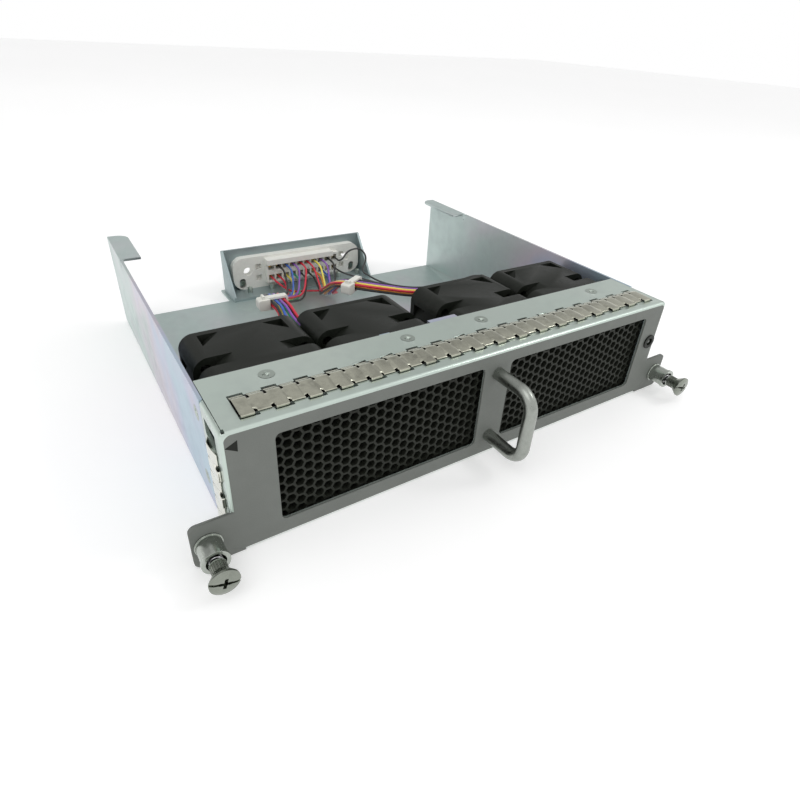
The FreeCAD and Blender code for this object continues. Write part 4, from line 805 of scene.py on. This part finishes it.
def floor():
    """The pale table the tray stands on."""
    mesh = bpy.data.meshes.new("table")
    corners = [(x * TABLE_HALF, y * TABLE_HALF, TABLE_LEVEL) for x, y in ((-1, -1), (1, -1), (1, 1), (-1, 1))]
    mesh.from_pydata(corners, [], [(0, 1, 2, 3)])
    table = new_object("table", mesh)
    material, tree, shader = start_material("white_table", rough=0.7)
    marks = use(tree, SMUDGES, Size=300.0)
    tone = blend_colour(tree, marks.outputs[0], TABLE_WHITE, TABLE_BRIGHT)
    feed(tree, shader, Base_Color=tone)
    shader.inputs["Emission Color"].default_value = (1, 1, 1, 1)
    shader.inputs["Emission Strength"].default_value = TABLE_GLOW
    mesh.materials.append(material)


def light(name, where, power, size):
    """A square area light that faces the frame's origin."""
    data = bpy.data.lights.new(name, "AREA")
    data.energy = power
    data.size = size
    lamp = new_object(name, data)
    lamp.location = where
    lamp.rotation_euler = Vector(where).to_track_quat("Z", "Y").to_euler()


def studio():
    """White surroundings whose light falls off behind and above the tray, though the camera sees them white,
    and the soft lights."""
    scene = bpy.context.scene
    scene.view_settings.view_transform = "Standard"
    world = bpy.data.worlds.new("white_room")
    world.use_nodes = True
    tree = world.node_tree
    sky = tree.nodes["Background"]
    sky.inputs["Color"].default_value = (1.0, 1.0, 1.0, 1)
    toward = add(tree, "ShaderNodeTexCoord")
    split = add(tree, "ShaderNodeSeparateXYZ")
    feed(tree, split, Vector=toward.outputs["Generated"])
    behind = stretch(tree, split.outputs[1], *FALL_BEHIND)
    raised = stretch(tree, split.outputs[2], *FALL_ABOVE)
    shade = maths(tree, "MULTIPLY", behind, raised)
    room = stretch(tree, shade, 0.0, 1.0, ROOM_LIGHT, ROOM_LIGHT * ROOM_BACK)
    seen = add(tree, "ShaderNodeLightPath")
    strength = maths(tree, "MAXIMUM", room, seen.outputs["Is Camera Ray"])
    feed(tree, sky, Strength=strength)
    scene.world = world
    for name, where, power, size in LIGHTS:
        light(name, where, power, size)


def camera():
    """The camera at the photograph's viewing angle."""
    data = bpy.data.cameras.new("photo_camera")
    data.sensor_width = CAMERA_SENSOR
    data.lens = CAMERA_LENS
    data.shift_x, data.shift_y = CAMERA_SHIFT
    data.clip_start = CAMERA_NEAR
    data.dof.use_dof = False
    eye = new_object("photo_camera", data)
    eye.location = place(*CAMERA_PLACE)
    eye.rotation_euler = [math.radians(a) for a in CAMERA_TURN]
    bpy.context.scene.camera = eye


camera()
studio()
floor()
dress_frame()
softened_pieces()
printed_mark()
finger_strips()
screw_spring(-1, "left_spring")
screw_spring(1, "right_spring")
•••••
# Problem details
Everything from the first line of the material through the line containing "mesh.materials.append(material)" is to be printed exactly; lines after that are to be left out.

# Correct answer
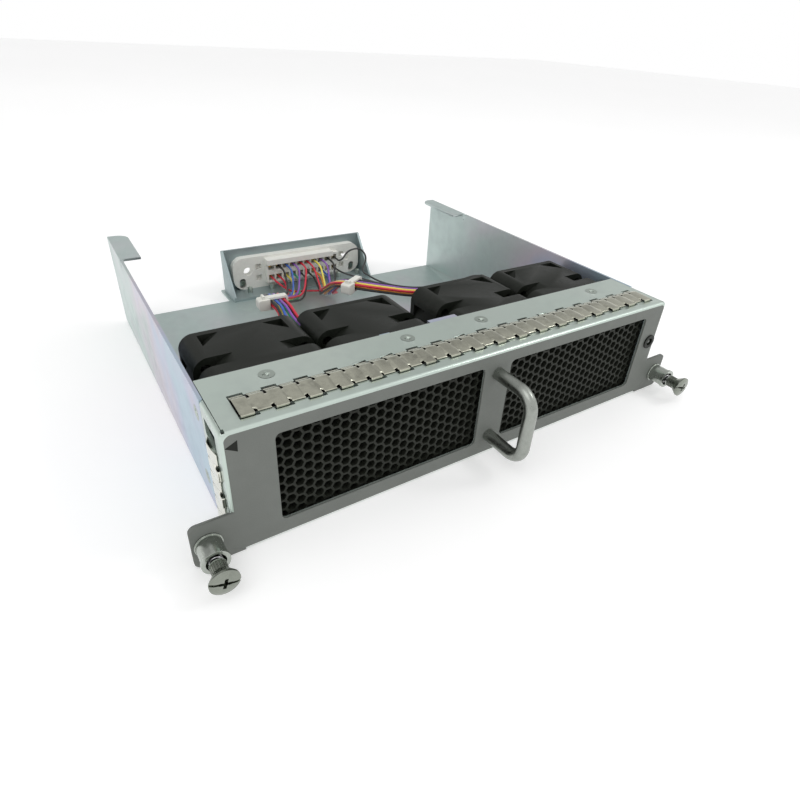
The FreeCAD and Blender code for this object continues. Write part 4, from line 805 of scene.py on. This part finishes it.
def floor():
    """The pale table the tray stands on."""
    mesh = bpy.data.meshes.new("table")
    corners = [(x * TABLE_HALF, y * TABLE_HALF, TABLE_LEVEL) for x, y in ((-1, -1), (1, -1), (1, 1), (-1, 1))]
    mesh.from_pydata(corners, [], [(0, 1, 2, 3)])
    table = new_object("table", mesh)
    material, tree, shader = start_material("white_table", rough=0.7)
    marks = use(tree, SMUDGES, Size=300.0)
    tone = blend_colour(tree, marks.outputs[0], TABLE_WHITE, TABLE_BRIGHT)
    feed(tree, shader, Base_Color=tone)
    shader.inputs["Emission Color"].default_value = (1, 1, 1, 1)
    shader.inputs["Emission Strength"].default_value = TABLE_GLOW
    mesh.materials.append(material)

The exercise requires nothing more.